Each return visit showed more and more potential.
“I’d go to see the quarterback and there Martinas was. I’d see him and he’d keep growing, he’d gained some weight,” Huff told The Dispatch. “Another three or four months go by, I go back out there to see the quarterback, it’s about a month before the signing date and Martinas comes walking up with the quarterback and I say, ‘Dang, Martinas, what have you been doing?'”
Upon seeing Rankin then, Huff wanted to get him on a scale; 260 pounds, a full 35 or 40 pounds more than what when Huff first saw him the preceding spring. Huff called back to the Mississippi Gulf Coast staff and made his pitch; they offered and Rankin was theirs.
“Martinas took care of the rest,” Huff said. “He didn’t have anything else but Gulf Coast, but he went to work, had a chip on his shoulder and something to prove.”
Rankin took that lone shot at college football and turned it into a full-time starting job as a freshman that could have been so much more. This is where, as Huff put it, “the story gets even better.”
Rankin’s freshman season was so impressive, and his academic record so strong, he was getting attention from Power 5 conference schools after his freshman season; Huff remembers Missouri offering him with MSU and others following.
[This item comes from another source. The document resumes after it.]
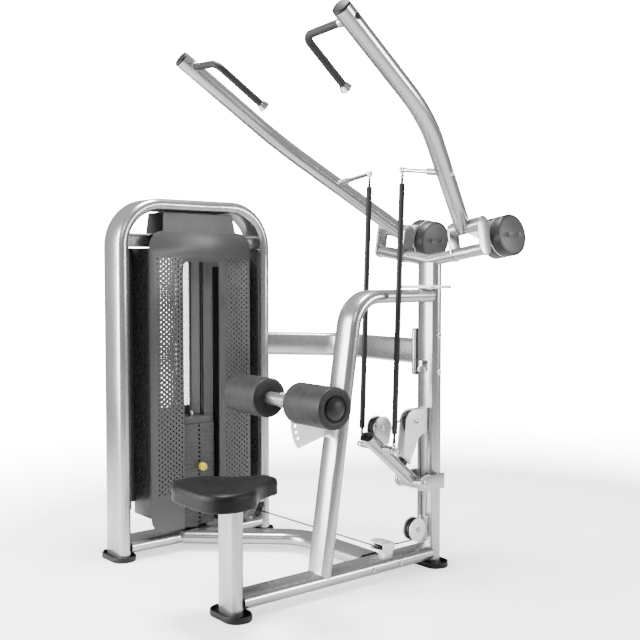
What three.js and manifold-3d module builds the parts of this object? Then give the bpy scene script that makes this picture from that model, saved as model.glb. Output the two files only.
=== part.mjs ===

Countless others in Rankin’s situation have struck while the iron was hot and taken their opportunity at the highest level of college football, but he stayed.
Huff said he saw in Rankin a player who was staying true to himself and wanted to win a championship with the team he dedicated himself to. That extra year was worth it: Mississippi Gulf Coast won the Mississippi Association of Community & Junior Colleges (MACJC) South championship and garnered even more attention for Rankin; MSU had a new list of competitors for Rankin’s services that included Oklahoma and Florida.
The hard work didn’t stop when Rankin got to MSU. It took a redshirt year and three games into the ensuing 2016 season for Rankin to get the starting left tackle job that made him a notable draft prospect. He was well on his way to boosting that status in his senior season — until the first half of the Auburn game. Five games into his senior season, Rankin was downed with an ankle injury; it forced MSU to throw a freshman in his spot and made Rankin question if he would have another opportunity.
“When it first happened, I was hurt; I almost shed a few tears,” Rankin said. “I decided it’s not about what happens, it’s about how you respond. My role was going to change while I was down, but I had to stay positive.”
For the four games that followed, MSU had nothing but newcomers at tackle — Greg Eiland starting on the left, Stewart Reese on the right and East Mississippi Community College transfer Tyre Phillips behind them — and Rankin took it on himself to help them through while rehabilitating to give one of them relief.
“Anytime I was around Greg or Stewart, staying positive was part of my role. Watching film to help them adjust to different looks or just a positive word of encouragement,” Rankin said. “I definitely felt that way because I always look at those guys as young stars. I feel like those guys have bright futures and that includes Tyre; those guys have special talents and I feel like in whatever way I could help them, they are the future and I have to build the bridge for them.”
Former MSU assistant coach and interim head coach Greg Knox saw the impact of Rankin’s help as MSU was preparing for the TaxSlayer Bowl: “I didn’t want him to be injured, but when he was injured, that put Stewart and Greg in a situation where they got a lot of reps this year. For the future, that’s bright, because you have two young kids at the tackle position that played a lot of reps. The sky’s the limit for those two from here on out.”
Now the same can be said for Rankin. On Wednesday, it’s possible Rankin has the eyes of at last half of the NFL’s teams on him, scouting him to play one of football’s most lucrative positions — a long haul from the kid too small to play community college football.
“Coming out of high school he was a guy under the radar, a guy under the rocks. He went to work and now has a chance to be one of the first tackles taken,” Huff said. “He’s a tremendous young man.”